Mijn eerste voorstelling speelde ik in een platgebombardeerd Rotterdam, waar de koeien graasden tussen het Groot Handelsgebouw en de schouwburg

Bent u voor aanvang van een voorstelling nog net zo zenuwachtig als in 1953 bij De getemde feeks?

“Ja, dat is niet veranderd. Ik kan me voor aanvang nog steeds niet voorstelling waar het stuk naar toe zal gaan. Elke avond ontdek je opnieuw waar het over gaat. We zijn nu weer aan het repeteren voor Eindspel. De laatste keer dat we ‘m speelden was twee-en-een-half jaar geleden. In die twee-en-een-half jaar heb ik er bijna iedere dag aan gedacht.
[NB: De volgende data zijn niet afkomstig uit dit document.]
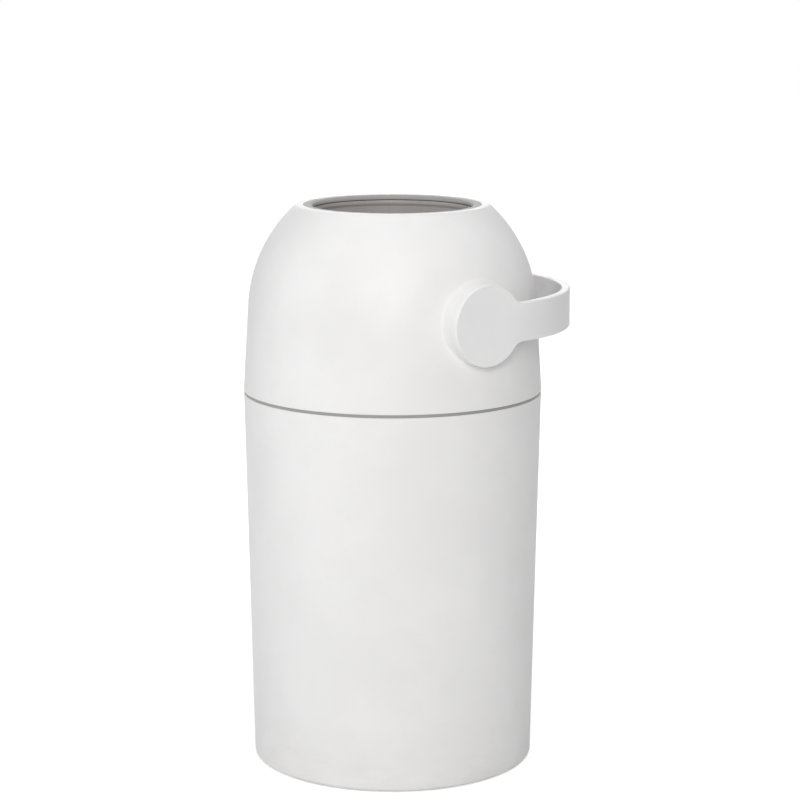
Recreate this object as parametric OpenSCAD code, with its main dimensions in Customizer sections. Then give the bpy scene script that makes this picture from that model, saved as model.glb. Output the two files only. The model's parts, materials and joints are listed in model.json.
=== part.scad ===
// Nappy bin with a turning drum: a pail, a bag ring, and a lift-off hood that holds the drum.
// The handle turns the drum half a turn, and a sliding piston pushes the nappy out below.
// Millimetres. +Z is up, the floor is z = 0, and the Z axis is the middle of the bin.
// The drum turns about a line along Y, and the handle rests towards +X.

/* [Pail] */
// Radius of the pail at its rim
pail_r = 139.8; // [136:0.2:146]
// How much smaller the pail's radius is at its foot than at its rim
pail_taper = 7.6; // [2:0.2:12]
// Height of the pail's rim above the floor
pail_h = 351.6; // [280:0.2:430]
// Wall of the pail
pail_wall = 2.7; // [2.2:0.1:3.4]
// Rounding of the pail's bottom edge
pail_edge_r = 4.5; // [3.6:0.1:8]
// Width of the floor's flat rim round its raised middle
floor_rim_w = 20; // [14:0.5:30]
// Height of the raised middle of the pail's floor
floor_step_h = 6; // [4:0.5:12]

/* [Foot ring] */
// Width of the rubber foot ring
foot_w = 9; // [6:0.5:11]
// Thickness of the rubber foot ring
foot_t = 2; // [1.6:0.1:2.4]
// Height of the pail's foot above the floor, where the ring stands proud
foot_proud = 0.8; // [0.5:0.1:1.2]

/* [Bag ring] */
// Height of the grey band that shows between pail and hood
band_h = 2.8; // [2:0.2:5]
// How far the band lies in from the pail's rim
band_inset = 0.8; // [0.2:0.1:1.4]
// Depth of the collar that hangs in the pail
collar_h = 22; // [18:1:40]
// Wall of the collar
collar_wall = 2.2; // [1.8:0.1:3]
// Room for the bag between the collar and the pail
bag_gap = 0.6; // [0.4:0.1:1.5]

/* [Hood] */
// How far the hood's lower edge stands out from the pail's rim
hood_over = 0.2; // [0:0.2:2]
// Height of the turning axis above the hood's lower edge
pivot_rise = 77; // [74:0.2:80]
// How much smaller the dome's radius is than that of the lower edge
dome_inset = 4.8; // [3.6:0.2:6]
// How far the middle of the dome's sphere lies below the turning axis
dome_drop = 4.2; // [0:0.2:6]
// Wall of the hood
hood_wall = 3; // [2.4:0.1:3.6]
// Rounding of the edge round the mouth
crown_r = 5; // [3:0.5:7]

/* [Mouth] */
// Width of the hood's flat rim round the mouth
rim_w = 5.2; // [3:0.1:8]
// Radius of the bore that takes the nappy
bore_r = 76; // [70:0.5:78]
// Width of the lip round the mouth
lip_w = 7; // [5:0.5:8]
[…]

Het is een stuk dat me bezighoudt; ik heb nog nooit zo’n ingewikkelde rol gespeeld. Ik merk nu dat ik zelf ook twee-en-een-half jaar ouder ben geworden en verder ben gekomen in het doorzien van die tekst. Je ontdekt telkens weer nieuwe dingen. Dat is de macht van theater.”

Wat beschouwt u, als u terugkijkt op uw acteercarrière, als het beste wat u heeft gemaakt?

Professor Bernhardi van Arthur Schnitzler. Waarom? Omdat het dicht bij mijn eigen karakter kwam van verzet, verlies, terugkrabbelen, overeind komen, doorlopen, in de valkuil trappen, opnieuw beginnen.”

Wat is het grootste verschil in vergelijking met zeventig jaar geleden?

“Als ik die zeventig jaar overzie dan is de maatschappij zo ingrijpend veranderd… Ik ben begonnen tijdens de wederopbouw van ons land. Mijn eerste voorstelling speelde ik in een platgebombardeerd Rotterdam, waar de koeien graasden tussen het Groot Handelsgebouw en de schouwburg. Ik ben als zeventienjarige begonnen tussen allemaal oudere acteurs die uit een periode van voor de oorlog kwamen en die de oorlog bewust hadden gemaakt. De hele stijl van repeteren en spelen is ingrijpend veranderd als je het vergelijkt met nu, en ik ben zelf een van de aanjagers geweest om aan die veranderingen deel te nemen. Elke tien jaar verandert de wereld. Uiteraard, het toneel is een weerspiegeling van de werkelijkheid, maar het toneel voorspelt ook. Het toneel is een soort thermostaat van de samenleving. Als de samenleving verandert, is dat vaak al in het spelen aangegeven. Als ik mezelf bijvoorbeeld eens op een oud televisiefragment bekijk, dan denk ik: ben ik dat geweest die zo stijf en geaffecteerd praatte? Alles is veranderd… Behalve het culturele klimaat. Nederland staat nog steeds totaal onvriendelijk tegenover toneel.”

Stel: u krijgt dit najaar de rol van uw leven aangeboden. Denkt u dan toch niet: misschien moet ik dit doen?

“Nee. Ik wil geen Heintje Davids worden. Ik heb al twee keer eerder gezegd dat ik ermee op wilde houden, maar dat heeft toen gelukkig weinig rumour opgeleverd. (Lacht) Er kwam altijd wel weer iets moois op m’n pad waardoor ik het niet kon laten om een nieuwe rol aan te nemen, maar nu is het genoeg geweest en zeg ik: stop!”